STORED DATA:
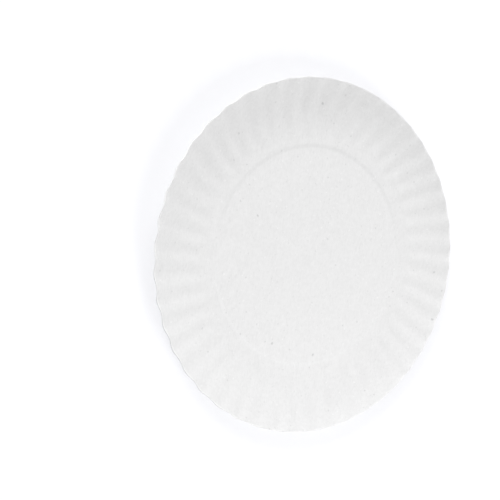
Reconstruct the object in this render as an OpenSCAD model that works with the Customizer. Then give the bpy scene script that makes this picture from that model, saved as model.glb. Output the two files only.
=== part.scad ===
// Shallow round plate, pressed from one disc of rough uncoated paper board.
// A flat middle, a small stepped fold round it, a level ledge, and a wall that steepens
// from the ledge to a fluted rim.
// Millimetres, +Z up. The origin is the centre of the underside.
// At the cut edge a crest lies on +X.

/* [Plate] */
// Diameter of the upper face at the cut edge, midway between crests and valleys
plate_d = 230; // [200:1:280]
// Diameter of the flat middle, out to the foot of the fold
well_d = 141.6; // [110:0.1:160]
// Height of the cut edge above the flat middle, between the two upper faces
rim_h = 9; // [4:0.5:20]
// Thickness of the board
board_t = 0.5; // [0.3:0.05:1]

/* [Fold and ledge round the middle] */
// Height of the small step that the fold makes
fold_h = 0.35; // [0.2:0.05:1.5]
// Width of that step
fold_w = 3; // [0.8:0.1:5]
// Width of the level ledge outside the fold
ledge_w = 5.2; // [1:0.1:12]

/* [Wall] */
// How late the wall steepens: 1 is a straight cone, 2 a parabola
wall_curve = 2.35; // [1:0.05:3]

/* [Flutes] */
// Number of flutes round the rim
flutes = 45; // [30:1:48]
// Height of a flute across the wall, from valley to crest
flute_h = 0.45; // [0.2:0.05:2]
// Height of a flute at the cut edge
edge_flute_h = 1.1; // [0.2:0.05:2]
// Width outside the ledge over which the flutes come up
flute_rise_w = 10; // [2:0.5:20]
// Width inside the cut edge over which they deepen
flute_flare_w = 6; // [2:0.5:20]
// How far a crest's inner end runs ahead of its outer one, in degrees, counter-clockwise from above
flute_lean = 2.6; // [0:0.1:8]

/* [Hidden] */
// Steps round one flute, from crest to crest
flute_steps = 6;
// Bands of the wall, from the ledge to the cut edge
wall_bands = 6;
// Width of the flat ring that joins the wall to the middle
join_w = 4;
board_colour = [0.93, 0.93, 0.92];

rim_r = plate_d / 2;
well_r = well_d / 2;
fold_head_r = well_r + fold_w;
wall_start_r = fold_head_r + ledge_w;
wall_len = rim_r - wall_start_r;
around = flutes * flute_steps;

UPPER = 0;
UNDER = 1;

// The wall's upper face, [radius, height], at this share of the way from the ledge to the cut edge
function on_wall(share) = [
    wall_start_r + wall_len * share,
    board_t + fold_h + (rim_h - fold_h) * pow(share, wall_curve)
];

// The upper face's outline, [radius, height], from the flat middle to the cut edge
face = [
    [well_r - join_w, board_t],
    [well_r, board_t],
    [fold_head_r, board_t + fold_h],
    for (k = [0:wall_bands]) on_wall(k / wall_bands)
];
last = len(face) - 1;

// Slope of the outline between point k and the next one, in degrees
function slope_after(k) = atan2(face[k + 1].y - face[k].y, face[k + 1].x - face[k].x);

// Slopes on both sides of point k, where each end repeats the one slope it has
function slope_in(k) = slope_after(max(k - 1, 0));
function slope_out(k) = slope_after(min(k, last - 1));

// Direction square to the board at point k, and the board's mitred thickness along it
function slope_at(k) = (slope_in(k) + slope_out(k)) / 2;
function across(k) = [-sin(slope_at(k)), cos(slope_at(k))];
function mitre_t(k) = board_t / cos((slope_out(k) - slope_in(k)) / 2);

// Level distances of point k outside the ledge, which is 0 as far as the ledge, and inside the cut edge
function from_ledge(k) = max(face[k].x - wall_start_r, 0);
function from_edge(k) = rim_r - face[k].x;

// Share of the flutes' own height at point k, and share of what the cut edge adds to it
function risen(k) = 1 - pow(1 - min(from_ledge(k) / flute_rise_w, 1), 2);
function flared(k) = pow(max(1 - from_edge(k) / flute_flare_w, 0), 2);

// Half the height of a flute at point k
function flute_swing(k) = (flute_h * risen(k) + (edge_flute_h - flute_h) * flared(k)) / 2;

// Angle by which the wave at point k runs ahead of the one at the cut edge
function ahead(k) = flute_lean * (1 - from_ledge(k) / wall_len);

// Outline point k of one side, carried square to the board by the flute at this angle of the wave
function fluted(side, k, angle) =
    face[k] + across(k) * (flute_swing(k) * cos(angle * flutes) - (side == UNDER ? mitre_t(k) : 0));

function on_ring(p, angle) = [p.x * cos(angle), p.x * sin(angle), p.y];

// Number of the corner at ring k and step i in the list of corners
function corner(side, k, i) = (side * (last + 1) + k) * around + i % around;

// Two triangles for the patch a, b, c, d, whose corners run clockwise seen from outside
function patch(a, b, c, d) = [[a, b, c], [a, c, d]];

// The fold, the ledge and the fluted wall: one closed shell of board
module fluted_wall() {
    corners = [
        for (side = [UPPER, UNDER], k = [0:last], i = [0:around - 1])
            on_ring(fluted(side, k, 360 * i / around), 360 * i / around + ahead(k))
    ];
    upper_face = [
        for (k = [0:last - 1], i = [0:around - 1])
            each patch(corner(UPPER, k, i), corner(UPPER, k, i + 1),
                       corner(UPPER, k + 1, i + 1), corner(UPPER, k + 1, i))
    ];
    under_face = [
        for (k = [0:last - 1], i = [0:around - 1])
            each patch(corner(UNDER, k, i), corner(UNDER, k + 1, i),
                       corner(UNDER, k + 1, i + 1), corner(UNDER, k, i + 1))
    ];
    cut_edge = [
        for (i = [0:around - 1])
            each patch(corner(UPPER, last, i), corner(UPPER, last, i + 1),
                       corner(UNDER, last, i + 1), corner(UNDER, last, i))
    ];
    inner_edge = [
        for (i = [0:around - 1])
            each patch(corner(UPPER, 0, i), corner(UNDER, 0, i),
                       corner(UNDER, 0, i + 1), corner(UPPER, 0, i + 1))
    ];
    polyhedron(corners, concat(upper_face, under_face, cut_edge, inner_edge));
}

// The flat middle, which ends inside the flat ring of the wall
module flat_middle() {
    cylinder(h = board_t, r = well_r - join_w / 2, $fn = 180);
}

module plate() {
    color(board_colour)
        union() {
            flat_middle();
            fluted_wall();
        }
}

plate();
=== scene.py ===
"""Dresses the paper plate: pressed board, its uncoated finish, soft studio light and the camera.

The plate lies flat on its underside, with +Z up and a crest of its rim on +X. Sizes are in
metres and angles in degrees. An angle round the plate counts from +X towards +Y.
"""
import logging
import math
import random
from dataclasses import dataclass
from enum import Enum

import bmesh
import bpy
from mathutils import Matrix, Vector


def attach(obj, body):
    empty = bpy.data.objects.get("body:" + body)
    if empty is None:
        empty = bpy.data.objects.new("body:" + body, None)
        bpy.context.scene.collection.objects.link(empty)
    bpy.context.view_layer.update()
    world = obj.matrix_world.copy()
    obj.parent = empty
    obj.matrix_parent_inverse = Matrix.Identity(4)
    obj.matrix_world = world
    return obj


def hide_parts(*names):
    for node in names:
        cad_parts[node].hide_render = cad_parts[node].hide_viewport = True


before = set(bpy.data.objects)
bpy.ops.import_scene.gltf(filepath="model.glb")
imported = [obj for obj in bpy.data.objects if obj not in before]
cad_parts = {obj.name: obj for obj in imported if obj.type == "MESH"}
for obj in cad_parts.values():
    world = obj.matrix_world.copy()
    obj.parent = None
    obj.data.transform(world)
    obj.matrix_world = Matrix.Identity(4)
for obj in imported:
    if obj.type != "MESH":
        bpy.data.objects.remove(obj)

LOG = logging.getLogger("paper_plate")
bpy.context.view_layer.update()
MM = 0.001

Colour = tuple[float, float, float, float]
Socket = bpy.types.NodeSocket
WHITE: Colour = (1.0, 1.0, 1.0, 1.0)
BLACK: Colour = (0.0, 0.0, 0.0, 1.0)


def direction(bearing: float, height_angle: float) -> Vector:
    """Works out the way from the plate to something that stands round it.

    Args:
        bearing: angle round the plate.
        height_angle: angle above the floor.

    Returns:
        A unit vector.
    """
    turn, rise = math.radians(bearing), math.radians(height_angle)
    level = math.cos(rise)
    return Vector((math.cos(turn) * level, math.sin(turn) * level, math.sin(rise)))


def add_object(name: str, data: bpy.types.ID) -> bpy.types.Object:
    """Puts a mesh, a lamp or a camera into the scene.

    Args:
        name: the object's name.
        data: what the object shows.

    Returns:
        The new object, at the origin.
    """
    made = bpy.data.objects.new(name, data)
    bpy.context.scene.collection.objects.link(made)
    return made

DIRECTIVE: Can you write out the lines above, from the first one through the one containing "wall_curve = 2.35; // [1:0.05:3]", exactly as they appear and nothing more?

WRITTEN SOLUTION:
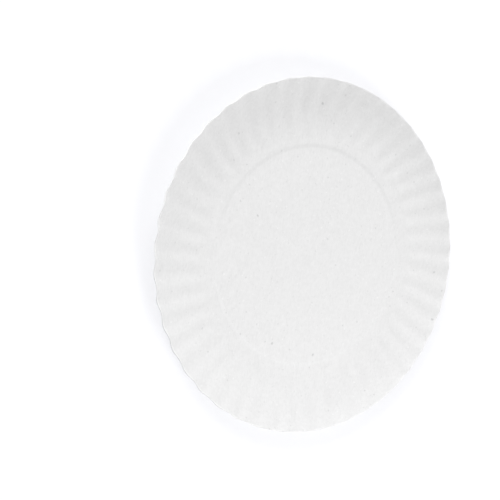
Reconstruct the object in this render as an OpenSCAD model that works with the Customizer. Then give the bpy scene script that makes this picture from that model, saved as model.glb. Output the two files only.
=== part.scad ===
// Shallow round plate, pressed from one disc of rough uncoated paper board.
// A flat middle, a small stepped fold round it, a level ledge, and a wall that steepens
// from the ledge to a fluted rim.
// Millimetres, +Z up. The origin is the centre of the underside.
// At the cut edge a crest lies on +X.

/* [Plate] */
// Diameter of the upper face at the cut edge, midway between crests and valleys
plate_d = 230; // [200:1:280]
// Diameter of the flat middle, out to the foot of the fold
well_d = 141.6; // [110:0.1:160]
// Height of the cut edge above the flat middle, between the two upper faces
rim_h = 9; // [4:0.5:20]
// Thickness of the board
board_t = 0.5; // [0.3:0.05:1]

/* [Fold and ledge round the middle] */
// Height of the small step that the fold makes
fold_h = 0.35; // [0.2:0.05:1.5]
// Width of that step
fold_w = 3; // [0.8:0.1:5]
// Width of the level ledge outside the fold
ledge_w = 5.2; // [1:0.1:12]

/* [Wall] */
// How late the wall steepens: 1 is a straight cone, 2 a parabola
wall_curve = 2.35; // [1:0.05:3]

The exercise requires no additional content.